One of the many hidden gems of Central Park, the Shakespeare Garden is a lovely spot to “stop and smell the roses”.

Shakespeare Garden in Central Park
John B. Moore
Shakespeare Garden in Central Park.

Nestled between Belvedere Castle and The Swedish Cottage the garden first came into existence in 1913. Known as the Garden of the Heart it was patterned after Victorian era rock gardens. Then, in 1916, to celebrate the tercentennial of Shakespeare’s death, it was rechristened in honor of the Bard and only plants mentioned in his plays were planted there. These include columbine, primrose, wormwood, quince, lark’s heel, rue, eglantine, flax and cowslip, many of which sound as if they would be right at home boiling and bubbling in a cauldron.

Weeds are shallow-rooted, Suffer them now, and they’ll o’ergrow the garden, And choke the herbs for want of husbandry.
William Shakespeare: King Henry the Sixth, Part II (Queen Margaret at III, i)

This quote could have easily applied to Central Park’s Shakespeare Garden by the mid-1970’s.

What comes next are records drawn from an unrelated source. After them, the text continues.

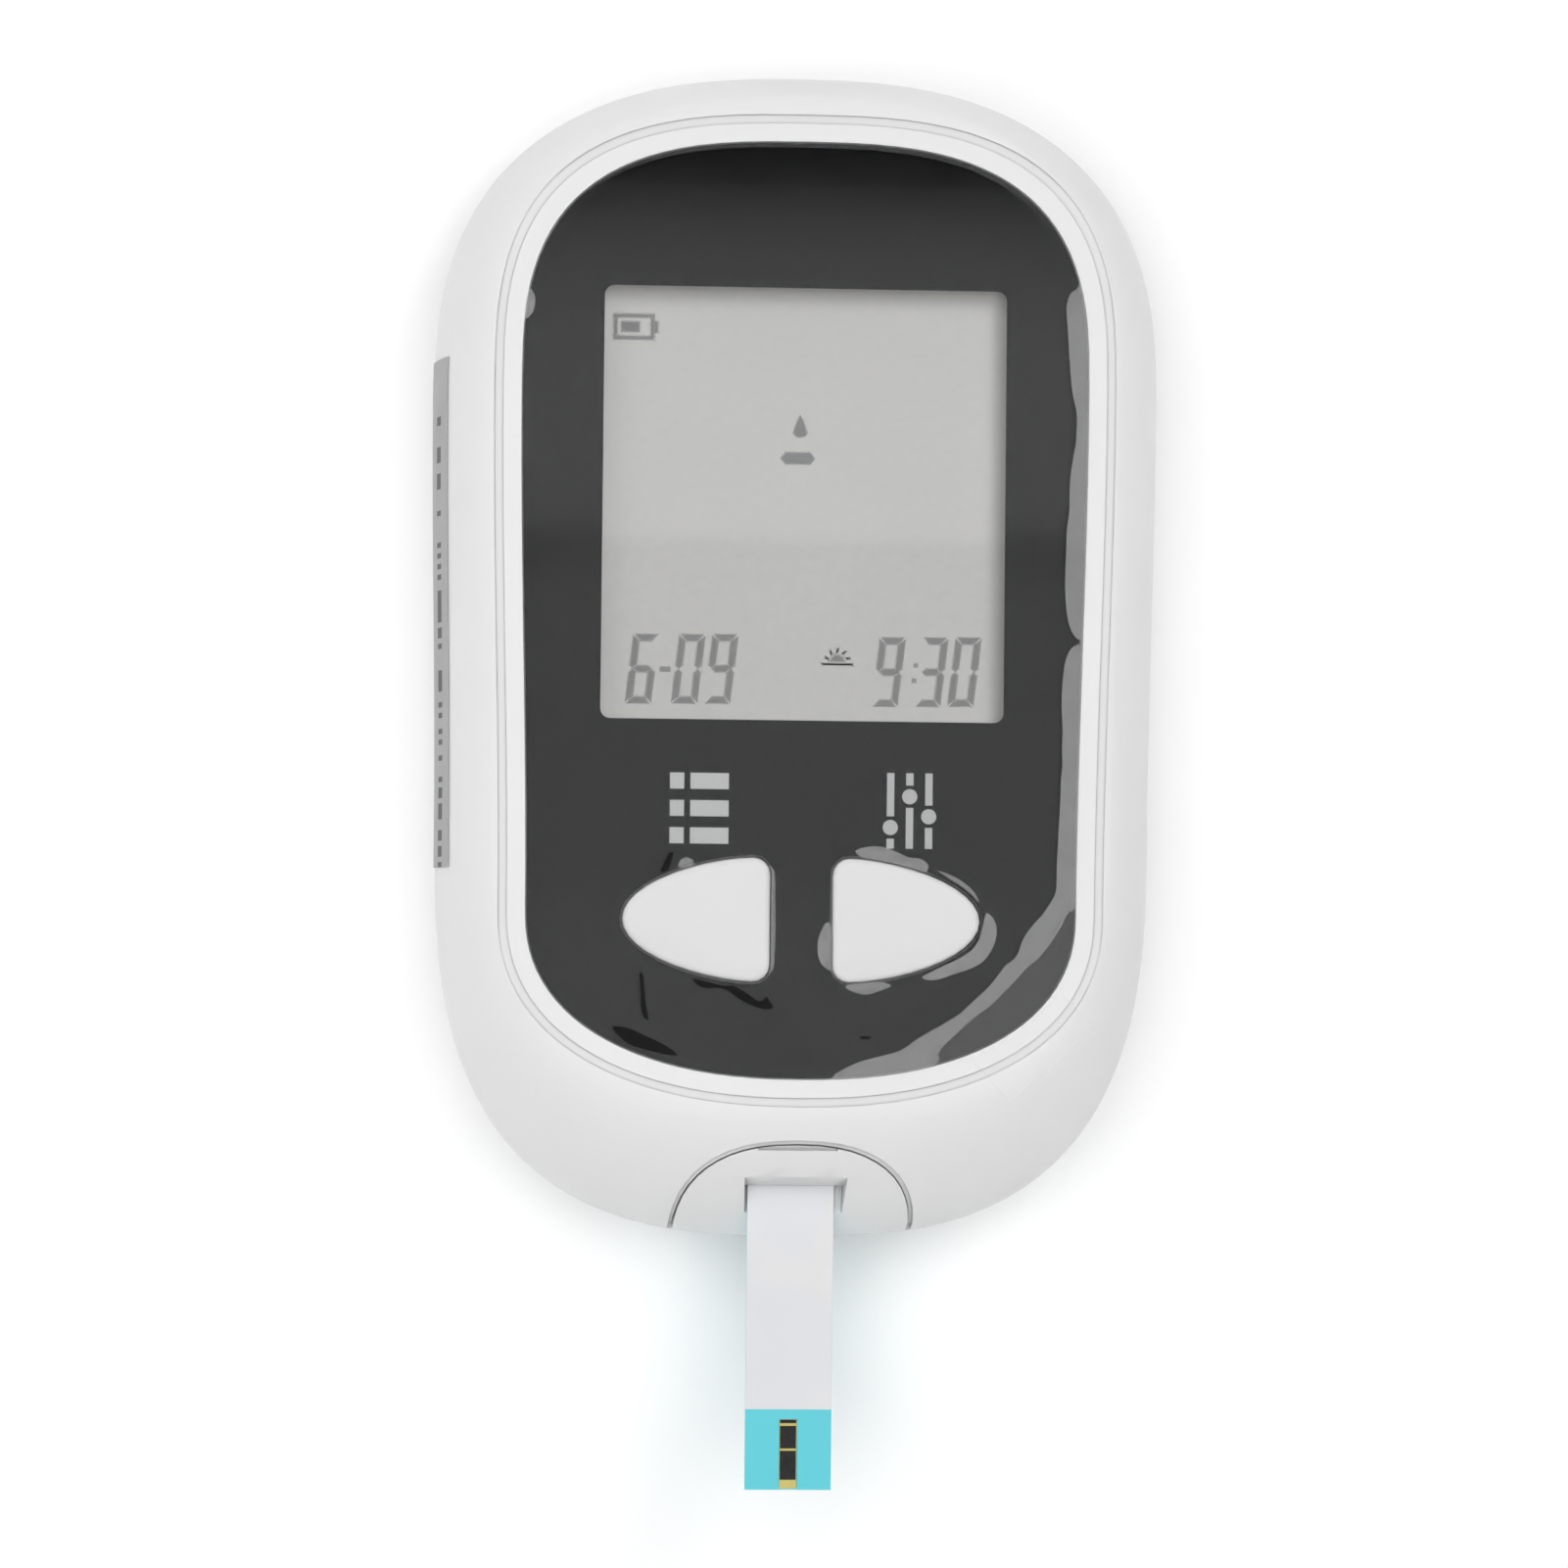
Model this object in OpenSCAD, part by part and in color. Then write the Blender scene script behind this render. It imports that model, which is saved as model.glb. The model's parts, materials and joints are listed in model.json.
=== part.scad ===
// Blood glucose meter lying on its back, display up, with a test strip in its port.
// Origin: centre of the flat back. +X right, +Y towards the top of the display, +Z up.

/* [Body] */
// Width across the shoulders
body_w = 59.8; // [59:0.1:64]
// Length of the housing, without the strip
body_l = 95.5; // [94.5:0.1:102]
// Thickness, from the flat back to the rim round the panel
body_h = 22; // [21.8:0.1:24]
// Height of the joint between the two shells
parting_z = 10; // [9:0.25:10.5]
// How far each side draws in from the shoulders to the hips
waist = 0.5; // [0:0.1:1.5]
// Wall of both shells
wall = 1.8; // [1.5:0.1:2]
// Length of the rounded top end, down to the widest place
shoulder_arc = 26.4; // [25:0.1:28]
// Length of the rounded port end, up to the hips
hip_arc = 33.1; // [31:0.1:35]
// How far the front curves in at the sides, from the joint to the flat rim
front_round = 4.7; // [4:0.1:5.1]
// How far the front slopes in at the port end
port_slope = 10.2; // [9:0.1:11]
// How far the back curves in, from the joint to the flat back
back_round = 5.5; // [4:0.25:6]
// Width of the groove line on the rim
groove_w = 0.7; // [0.5:0.1:0.9]
// Depth of that groove
groove_d = 0.15; // [0.1:0.05:0.4]

/* [Front panel] */
// Rim between the panel and the side of the housing
rim_side = 7.1; // [6.9:0.1:7.6]
// Rim between the panel and the top end
rim_top = 6.95; // [6.8:0.05:8]
// Slope and rim between the panel and the port end
rim_port = 13.15; // [12.6:0.05:14]
// Thickness of the clear panel
lens_t = 1.2; // [1:0.1:1.5]
// How far the panel lies below the rim
lens_drop = 0.1; // [0.1:0.05:0.3]
// Thickness of the dark print and its adhesive
mask_t = 0.15; // [0.1:0.05:0.25]
// Thickness of the clear protective film
film_t = 0.08; // [0.06:0.02:0.1]
// Width of the display window in the print
window_w = 32.6; // [30:0.2:33]
// Length of the display window in the print
window_l = 35; // [33:0.2:35.4]
// Place of the window's centre above the middle of the housing
window_y = 11.7; // [11:0.1:12]

/* [Buttons] */
// Length of a button, from its flat side to its tip
button_l = 11.9; // [10.5:0.1:12.2]
// Width of a button along its flat side
button_w = 10; // [9:0.1:10.2]
// Distance between the two flat sides
button_gap = 5; // [4.8:0.1:6.5]
// Place of the buttons below the middle of the housing
button_y = 21.9; // [21.6:0.1:22.8]
// How far the buttons stand above the rim
button_rise = 0.3; // [0.2:0.1:0.8]
// How far a button travels
button_travel = 0.5; // [0.3:0.05:0.6]

/* [Strip and port] */
// Width of the test strip
strip_w = 7; // [6:0.1:7.2]
// Length of the test strip
strip_l = 35; // [33:0.5:37]
// How much of the strip stands out of the housing
strip_out = 20.25; // [18:0.05:21]
// Thickness of the strip's base sheet
strip_base_t = 0.3; // [0.2:0.05:0.35]
// Length of the teal tip sheet
tip_l = 6.5; // [5.6:0.1:8]
// Width of the port cover
cover_w = 19.4; // [18.4:0.2:21]
// Length of the port cover, from its crown to the port end
cover_l = 7.8; // [7.4:0.1:8.2]
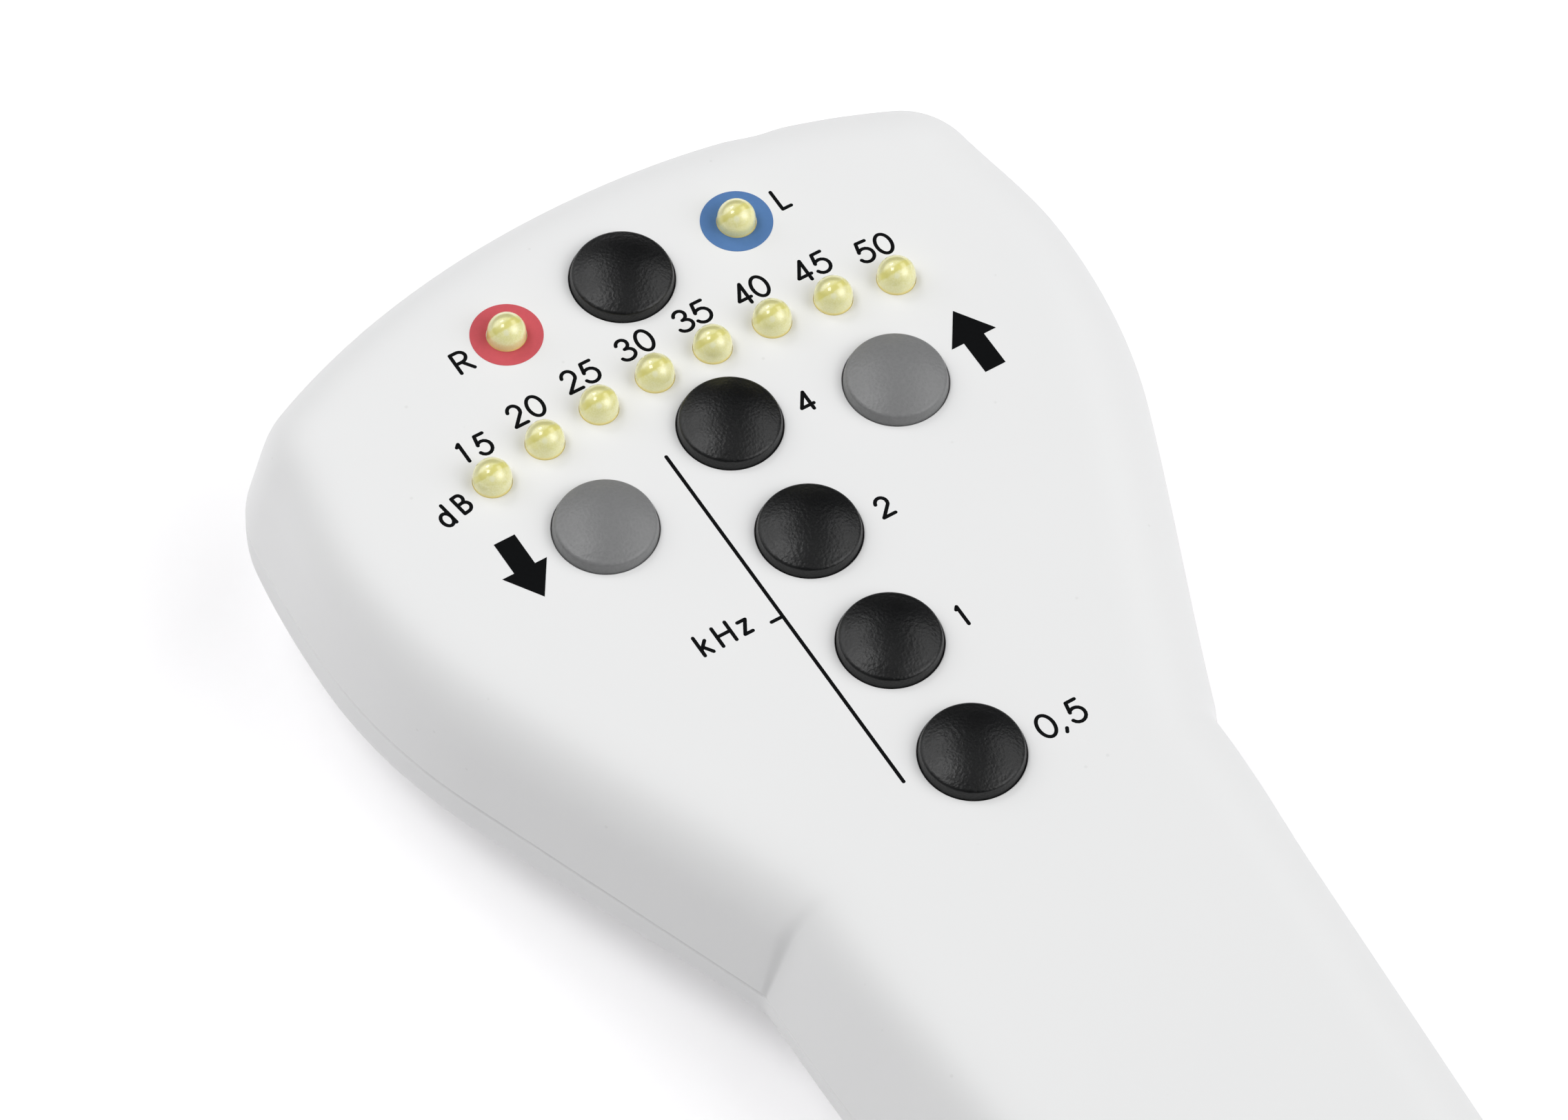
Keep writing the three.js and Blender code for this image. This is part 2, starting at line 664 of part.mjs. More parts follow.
// Battery door: slides off the handle's end on two tongues that ride over the rails
function batteryDoor() {
  const front = trayFrontY - fitGap;
  const skin = backWalls().intersect(block(-doorHalfWidth, doorHalfWidth, handleEndY - overrun, front,
    -housingThickness - overrun, -partingDepth - fitGap));
  const skirtTop = doorTongueDepth;
  const skirtEnd = handleEndY + doorSkirtEndGap;
  let skirts = null;
  for (const side of [-1, 1]) {
    const [near, far] = [side * (doorHalfWidth - doorSkirtThickness), side * doorHalfWidth];
    const [x0, x1] = [Math.min(near, far), Math.max(near, far)];
    const skirt = block(x0, x1, skirtEnd, front, -housingThickness, -skirtTop);
    const tip = side * (doorHalfWidth + doorTongueWidth);
    const tongue = block(Math.min(near, tip), Math.max(near, tip), skirtEnd, front,
      -skirtTop - doorTongueThickness, -skirtTop);
    skirts = skirts ? skirts.add(skirt).add(tongue) : skirt.add(tongue);
  }
  let door = skin.add(skirts.intersect(backOutside()));
  for (let i = 0; i < grooveCount; i += 1) {
    const y = front - grooveStart - i * groovePitch;
    door = door.subtract(block(-grooveLength / 2, grooveLength / 2, y - grooveWidth, y,
      -housingThickness - overrun, -housingThickness + grooveDepth));
  }
  return door;
}

// Main board: follows the head's inside, with clearance for the housing bosses and slots for lamp leads
function mainBoard() {
  const slab = loft(() => [[boardWallGap, boardBottomDepth], [boardWallGap, boardTopDepth]]);
  let board = slab.intersect(block(-headHalfWidth, headHalfWidth, boardEndY, headEndY,
    -boardBottomDepth - overrun, -boardTopDepth + overrun));
  for (const [x, y] of headScrewPlaces) {
    board = board.subtract(post(upperBossRadius + fitGap, x, y, boardTopDepth - overrun,
      boardBottomDepth + overrun, smallSegments));
  }
  for (const [x, y] of boardScrewPlaces) {
    board = board.subtract(post(boardScrewShankRadius + pilotGap, x, y, boardTopDepth - overrun,
      boardBottomDepth + overrun, smallSegments));
  }
  board = board.subtract(block(socketX - recessBossRadius - fitGap, socketX + recessBossRadius + fitGap,
    socketBodyFront - fitGap * 2, headEndY, -boardBottomDepth - overrun, -boardTopDepth + overrun));
  const half = (lampLeadSpacing + lampLeadWidth) / 2 + fitGap / 2;
  for (const { x, y } of lampPlaces) {
    board = board.subtract(block(x - half, x + half, y - leadSlotWidth / 2, y + leadSlotWidth / 2,
      -boardBottomDepth - overrun, -boardTopDepth + overrun));
  }
  return board;
}

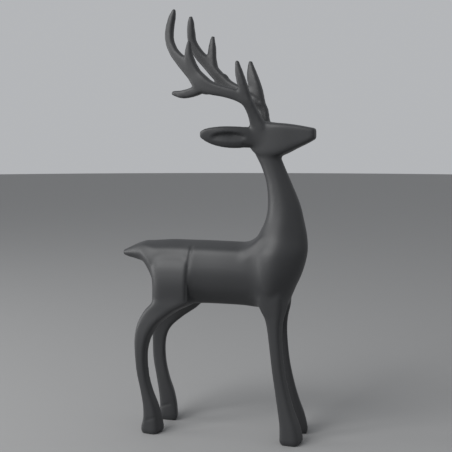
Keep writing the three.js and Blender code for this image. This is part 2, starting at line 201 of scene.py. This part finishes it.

After years of neglect due to budget constraints and general disinterest the Garden had become run down and overgrown. Then in 1975 a group of volunteers stepped in and started to bring the garden back to its former glory. In 1986 the rescue of the garden was complete as a full restoration was undertaken funded by Samuel and May Rudin. The garden was replanted and expanded upward towards Belvedere Castle. The Shakespeare Garden is once again a popular attraction in the park and the perfect place to ruminate after a performance in the nearby Delacorte Theater.